Why is there no simple relation between fractional size and metric size?

January 1, 2012 at 12:16 AM · Don't the fractions refer (at least roughly) to the volume of the space inside the body? Fill a quarter, half, 3/4, and full-size violin with water and see if this is so!

January 1, 2012 at 08:15 AM · Lisa, no, they don't. Not even roughly. For that, the length of an 1/8 violin would have to be 1/2 that of a 4/4. It is much more.

January 1, 2012 at 03:25 PM · Hello Bart:

It is a very intelligent question and, I am not sure if my answer is correct but neverthless, I think that it is and so I will try. I think the logic is based on Scaling Principles - (i.e., sizing logic and not to be confused with scales of music!!!). For that we have to understand what is the range of sizes we are trying to cover. When you have a small range to be covered, then the Scaling Principle is based on Arithmetic Progression - i.e., Constant Additive to the previous size to get to the next size. This is the principle that is used in sizing says shirt sizes or say, shoe sizes because the body size or feet size range is small. So, from Small size to Medium size to Large size to Extra Large size of shirts is a Constant Additive. You use Constant Additive because, the Extra Large size guy is not 4 times as large as Small size guy. Same logic applies to shoe size - it will be a Constant Additive from one size to the next size. When a large range is to be covered, say size of Power Plants that a company is offering in its Product Portfolio, then it will a Geometric Progression - i.e., Constant Multiplier to the previous size to get to the next size. So, for example a company is offering 100 MW to 1000 MW power plant then, can be covered in 5 steps as follows - 100 MW, 160 MW, 250 MW, 400 MW, 600 MW, 1000 MW - wherein each size is multiplied by 1.6 - i.e., 5th root of 10 - i.e., 5th root of (1000/100) in order to get to the next size. That means, in 5 steps you go from 100 MW to 1000 MW or 10 times your initial size = final size. You apply Scaling Principle because you don't want to carry an infinite sizes in your Product Portfolio because then it would be uneconomical to do so in terms of part sizes that you will have to carry.

With the above background on Scaling Principles, we can deduce that the Violin Scaling would have to based on Arithmetic Addition because the range covered in arm sizes is rather small between a child and an adult - pretty much like the example of shirt sizes or shoe sizes that was covered before.

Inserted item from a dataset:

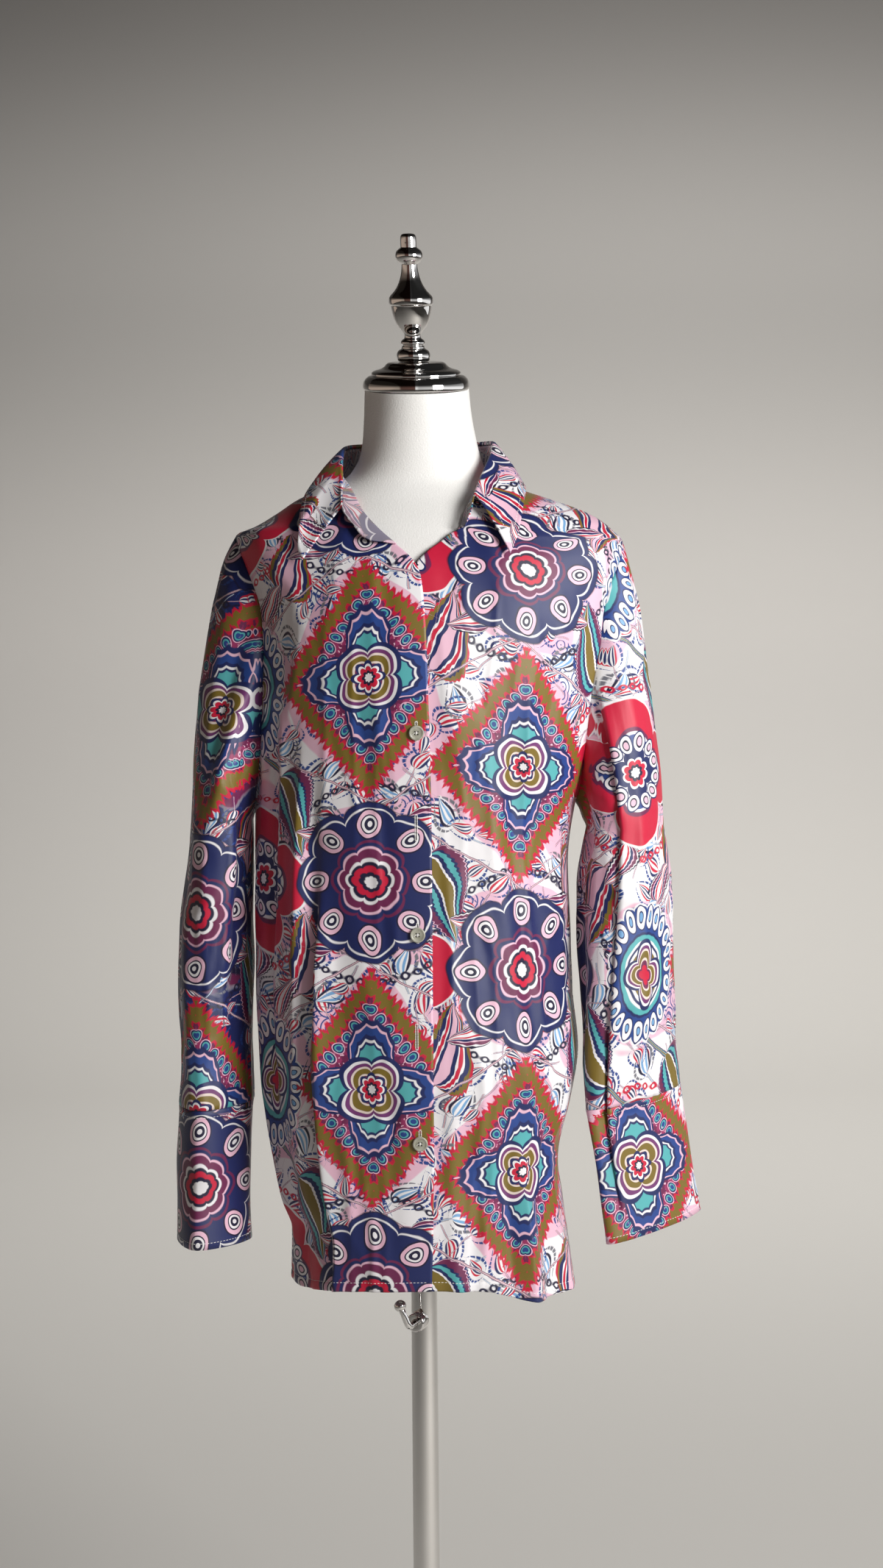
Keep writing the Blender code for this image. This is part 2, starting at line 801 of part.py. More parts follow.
def form_object():
    """The torso as sections from the flat underside to the leaning top of the neck."""
    heights = [row[0] for row in FORM]
    segments = 28
    mesh = bmesh.new()
    rings = []
    for height in heights:
        lean = math.tan(NECK_LEAN) * ramp((height - 1395.0) / 55.0)
        middle = (column(FORM, height, 4) - column(FORM, height, 3)) / 2.0
        ring = []
        for step in range(segments):
            point = section_point(FORM, 360.0 * step / segments, height)
            point.z += (point.y - middle) * lean
            ring.append(mesh.verts.new(point * MM))
        rings.append(ring)
    for low, high in zip(rings, rings[1:]):
        for step in range(segments):
            after = (step + 1) % segments
            mesh.faces.new([low[step], low[after], high[after], high[step]])
    mesh.faces.new(rings[0][::-1])
    mesh.faces.new(rings[-1])
    return finish("form", "form", mesh)


def on_neck(point):
    """From the cap's own upright frame to the top of the leaning neck."""
    middle = Vector((0.0, (FORM[-1][4] - FORM[-1][3]) / 2.0, FORM[-1][0]))
    lean = -NECK_LEAN
    turned = Vector((
        point.x,
        point.y * math.cos(lean) + point.z * math.sin(lean),
        -point.y * math.sin(lean) + point.z * math.cos(lean),
    ))
    seat = Vector((0.0, math.sin(lean), math.cos(lean))) * 0.3
    return middle + turned + seat


def finial_place(point):
    """The finial leans a little to one side of the cap that carries it."""
    side = FINIAL_SIDE + (point.z - FINIAL_PROFILE[0][1]) * math.tan(FINIAL_LEAN)
    return on_neck(point - Vector((side, 0, 0)))


def clamp_frame():
    out = Vector((-math.sin(CLAMP_TURN), -math.cos(CLAMP_TURN), 0.0))
    across = Vector((math.cos(CLAMP_TURN), -math.sin(CLAMP_TURN), 0.0))
    return out, across


def clamp_nut():
    """A round nut on the tube, its inner end cut to the tube's round."""
    out, across = clamp_frame()
    segments = 24
    mesh = bmesh.new()
    rings = []
    steps = ((8.8, None), (8.8, 20.0), (7.8, 21.2), (3.1, 21.2), (3.1, None), (6.2, None))
    for radius, reach in steps:
        ring = []
        for step in range(segments):
            turn = 2 * math.pi * step / segments
            side = radius * math.cos(turn)
            away = reach or math.sqrt((TUBE_RADIUS + 0.45) ** 2 - side * side)
            point = out * away + across * side
            point.z = CLAMP_HEIGHT + radius * math.sin(turn)
            ring.append(mesh.verts.new(point * MM))
        rings.append(ring)
    for low, high in zip(rings, rings[1:] + rings[:1]):
        for step in range(segments):
            after = (step + 1) % segments
            mesh.faces.new([low[step], low[after], high[after], high[step]])
    return finish("clamp_nut", "chrome", mesh)


def clamp_lever():
    """A bent rod with a ball end: out of the nut, then up."""
    out, across = clamp_frame()
    start = Vector((0, 0, CLAMP_HEIGHT))
    bend = start + out * 33.0 - Vector((0, 0, 1.0))
    rise = Vector((-0.36, -0.10, 0.93)).normalized()
    path = [(start + out * (TUBE_RADIUS + 0.6), 3.0), (start + out * 29.0, 3.0)]
    path.append((bend + rise * 1.2 + out * 0.4, 3.1))
    path.append((bend + rise * 4.4 + out * 0.6, 3.1))
    path.append((bend + rise * 18.5, 2.9))
    for reach, radius in ((19.4, 4.2), (21.6, 5.4), (24.2, 5.6), (27.0, 4.2)):
        path.append((bend + rise * reach, radius))
    segments = 12
    mesh = bmesh.new()
    rings = []
    for number, (centre, radius) in enumerate(path):
        before = path[max(number - 1, 0)][0]
        after = path[min(number + 1, len(path) - 1)][0]
        way = (after - before).normalized()
        side = across - way * across.dot(way)
        side.normalize()
        third = way.cross(side)
        ring = []
        for step in range(segments):
            turn = 2 * math.pi * step / segments
            point = centre + side * (radius * math.cos(turn)) + third * (radius * math.sin(turn))
            ring.append(mesh.verts.new(point * MM))
        rings.append(ring)
    for low, high in zip(rings, rings[1:]):
        for step in range(segments):
            after = (step + 1) % segments
            mesh.faces.new([low[step], low[after], high[after], high[step]])
    mesh.faces.new(rings[0][::-1])
    mesh.faces.new(rings[-1])
    return finish("clamp_lever", "chrome", mesh)


def button_object(name, x, height):
    angle = angle_at(x, height, 1)
    out = body_normal(angle, height)
    seat = cloth_point(angle, height, 1) + out * (WALL / 2.0 + 0.35)
    side = Vector((0, 0, 1)).cross(out).normalized()
    up = out.cross(side)

    def place(point):
        return seat + side * point.x + up * point.y + out * point.z

    return lathe_object(name, "button", BUTTON_PROFILE, 20, place)


def build_cloth():
    front_over = front_grid(True)
    front_under = front_grid(False)
    back = back_grid()
    ring_left = armhole_ring(front_over, back, True)
    ring_right = armhole_ring(front_under, back, False)
    sleeve_l = sleeve_grid(ring_left, SLEEVE_LEFT, HEAD_BULGE_LEFT)
    sleeve_r = sleeve_grid(ring_right, SLEEVE_RIGHT, HEAD_BULGE_RIGHT)
    cuff_l = cuff_grid(sleeve_l[-1], CUFF_LEFT)
    cuff_r = cuff_grid(sleeve_r[-1], CUFF_RIGHT)
    line = neck_line(front_over, back, front_under)

    gap = SEAM_HALF_GAP
    over = shrink_edges(front_over, False, gap, ("end", "top"))
    under = shrink_edges(front_under, False, gap, ("end", "top"))
    rear = shrink_edges(back, False, gap, ("start", "end"))
    normals = [outward_normals(grid, False, body_way) for grid in (over, under, rear)]
    sets = (
        ("right", sleeve_l, cuff_l, normals[0], 0),
        ("left", sleeve_r, cuff_r, normals[1], -1),
    )
    for name, tube, cuff, front_normals, rear_edge in sets:
        ring = tube[0]
        tube = shrink_edges(tube, True, 0.9, ("bottom",))
        tube = shrink_edges(tube, True, 0.3, ("top",))
        cuff = shrink_edges(cuff, True, 0.3, ("bottom",))
        tube_normals = outward_normals(tube, True, tube_way)
        joined = [mitre(a, body_way(b, None)) for a, b in zip(tube_normals[0], ring)]
        tube_normals[0] = joined
        share_normals(joined, front_normals, normals[2], rear_edge)
        sheet_object("sleeve_" + name, "cloth", tube, True, tube_normals)
        sheet_object("cuff_" + name, "cloth", cuff, True)
    sheet_object("front_right", "cloth", over, False, normals[0])
    sheet_object("front_left", "cloth", under, False, normals[1])
    sheet_object("back", "cloth", rear, False, normals[2])
    sheet_object("collar_stand", "cloth", stand_grid(line), False)
    sheet_object("collar_leaf", "cloth", leaf_grid(line), False)


def build_stand():
    form_object()
    lathe_object("neck_cap", "chrome", CAP_PROFILE, 32, on_neck)
    lathe_object("finial", "chrome", FINIAL_PROFILE, 16, finial_place)
    tube = [
        (TUBE_BORE, 5.3),
        (TUBE_RADIUS, 5.3),
        (TUBE_RADIUS, TUBE_TOP - 0.6),
        (TUBE_RADIUS - 0.4, TUBE_TOP),
        (TUBE_BORE, TUBE_TOP),
    ]
    lathe_object("pole_tube", "chrome", tube, 32)
    mast = [
        (0.0, 412.0),
        (MAST_RADIUS - 0.6, 412.0),
        (MAST_RADIUS, 413.0),
        (MAST_RADIUS, FORM_BOTTOM - 5.3),
        (38.0, FORM_BOTTOM - 5.3),
        (38.0, FORM_BOTTOM - 0.3),
        (0.0, FORM_BOTTOM - 0.3),
    ]
    lathe_object("mast", "chrome", mast, 32)
    clamp_nut()
    clamp_lever()
    lathe_object("stand_base", "chrome", BASE_PROFILE, 48)


def main():
    for thing in list(bpy.data.objects):
        bpy.data.objects.remove(thing)
    build_cloth()
    build_stand()
    for number, (x, height) in enumerate(BUTTON_PLACES):
        button_object("button_" + str(number + 1), x, height)


main()
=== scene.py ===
"""Looks of a shirt blouse worn by a limbless dress form on a height-set stand.

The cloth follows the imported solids: the same sections, seams and edges, cut finer and
with the folds that a soft cloth takes. Tables are in millimetres, the scene in metres.
Heights are above the floor; on the body, angle 0 is the +X side and 90 the front.
"""

import math

import bmesh
import bpy
import numpy as np
from mathutils import Euler, Matrix, Vector


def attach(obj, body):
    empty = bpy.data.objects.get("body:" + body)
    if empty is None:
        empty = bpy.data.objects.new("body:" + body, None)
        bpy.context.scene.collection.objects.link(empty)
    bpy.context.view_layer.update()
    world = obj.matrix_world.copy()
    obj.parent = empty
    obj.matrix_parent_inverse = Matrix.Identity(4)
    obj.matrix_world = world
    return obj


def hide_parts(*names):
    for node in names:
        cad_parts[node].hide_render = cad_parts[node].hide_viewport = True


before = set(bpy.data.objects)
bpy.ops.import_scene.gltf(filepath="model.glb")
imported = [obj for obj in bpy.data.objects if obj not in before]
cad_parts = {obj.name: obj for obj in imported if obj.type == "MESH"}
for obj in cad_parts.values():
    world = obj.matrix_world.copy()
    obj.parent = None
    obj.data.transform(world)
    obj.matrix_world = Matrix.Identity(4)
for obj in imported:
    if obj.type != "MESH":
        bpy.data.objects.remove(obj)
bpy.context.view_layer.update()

MM = 0.001
FULL_TURN = 6.2832

# Cloth
WALL = 1.2
BODY_POWER = 2.1
LAP_STEP = 1.15
LAP_REACH = 16.0
LAP_FADE = 16.0
SEAM_HALF_GAP = 0.15
ARMHOLE_GAP = 0.4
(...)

The Constant Additive in length between 1/64 size to 1/4 size is 4 cm; then the Constant Additive reduces to 3 cm between 1/4 size to 1/2 size (assuming that there is a hypothetical 3/8 size in between the two) and it further reduces to 2 cm between 3/4 size to 4/4 size. Since, the growth rate of children taper off, the Constant Additive also reduces from 4 cm to 3 cm to 2 cm. Hope the above helps.

January 2, 2012 at 09:26 AM · Hi Shiv,

Thank you. That must by why the actual sizes are what they are. One half of the puzzle solved. Now for the other half: what do those fractions refer to? Or was it just the way sizes were named in those days?

Bart

January 2, 2012 at 11:29 AM · Lisa, I trust your suggestion to fill the violin with water was merely metaphorical and not to be taken literally! Or we'll be having someone telling us to fill the violin with foam next ;)

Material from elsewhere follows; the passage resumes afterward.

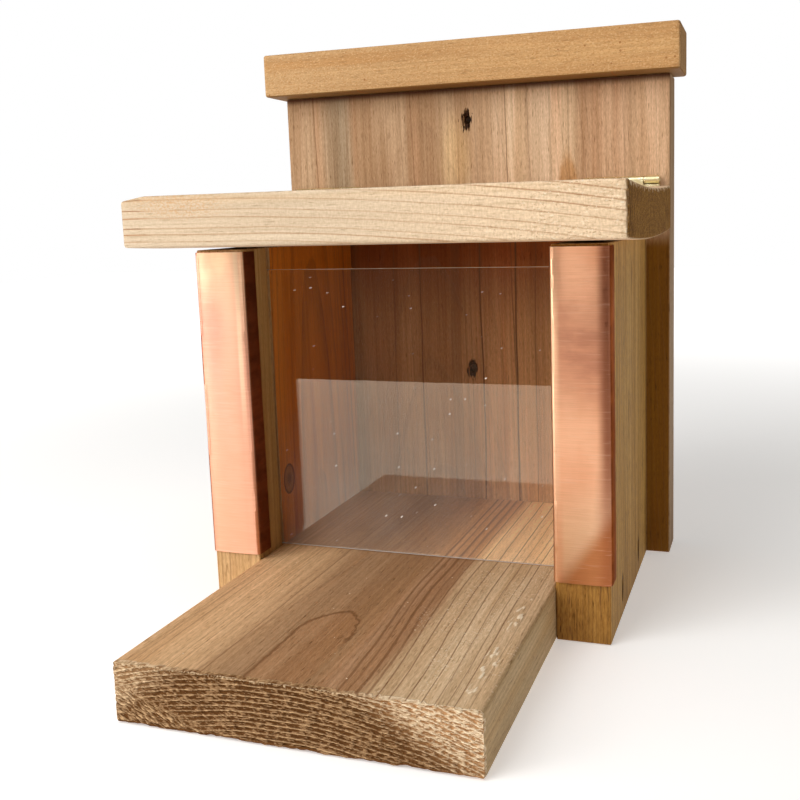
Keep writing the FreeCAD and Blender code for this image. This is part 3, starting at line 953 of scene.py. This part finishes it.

January 2, 2012 at 04:31 PM · Hello Bart:

Once again conjecture on my part - using adjectives* like Large, Medium, Small Medium, Medium Small, Extra Small, Very Extra Small etc. etc. as nomenclature to denote various violin sizes can only end up confusing everyone. Instead if we have numbers and their fractional sizes like 4/4, 3/4, 1/2 ... 1/64 etc. etc. for nomenclature of the various violin sizes it is less confusing. Long and short, both the nomenclature and the scaling logic used seems to indicate a very profound/ scientific thinking by our elders of bygone era. Of course, violin is an instrument based on scientific principles, is it not?

Best regards

Shiv

* Precisely for this reason you will find good engineers and scientists will not use adjectives in their communication but, instead quantify things in order to avoid subjectiveness and confusion.

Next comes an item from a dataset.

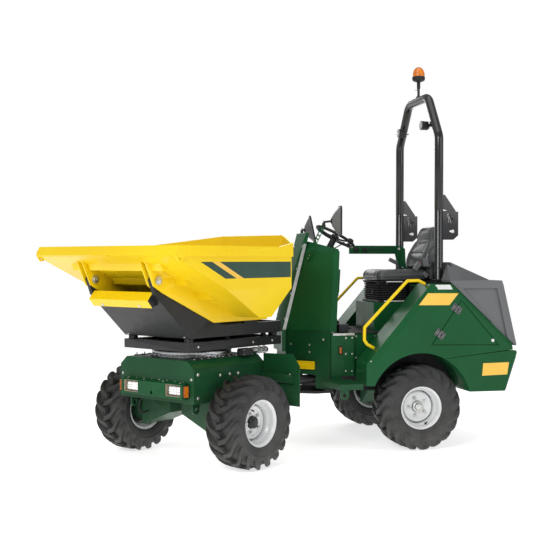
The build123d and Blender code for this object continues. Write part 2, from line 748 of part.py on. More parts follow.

January 2, 2012 at 08:15 PM · Hello Shiv,

This is too deep for me.

In our times we would perhaps have had the body length in inches as a designation, as with violas.

I would have liked that better.

But that's not the way it is:)

Best wishes,

Bart

January 13, 2012 at 09:39 PM · Shiv Dinkar is right: from a full-size (4/4) violin, we take off about 1 inch each time to get a 3/4, 1/2, 1/4, 1/8, and 1/16 sizes.

Then we find that proportionally there is too big a change from 1/16 to 1/8 for 3-to-4 year-olds, so we insert a 1/10 (which sounds a whole lot better than the 1/16).

There is also a 7/8 "lady's violin" for delicate "ladies".

Too simple? Century-old french quarters correspond to our present eigths (but with a wonderful tone, and a wider finger board for our chunky western fingers!

Got it? Good thing the question wasn't about violas!

Adrian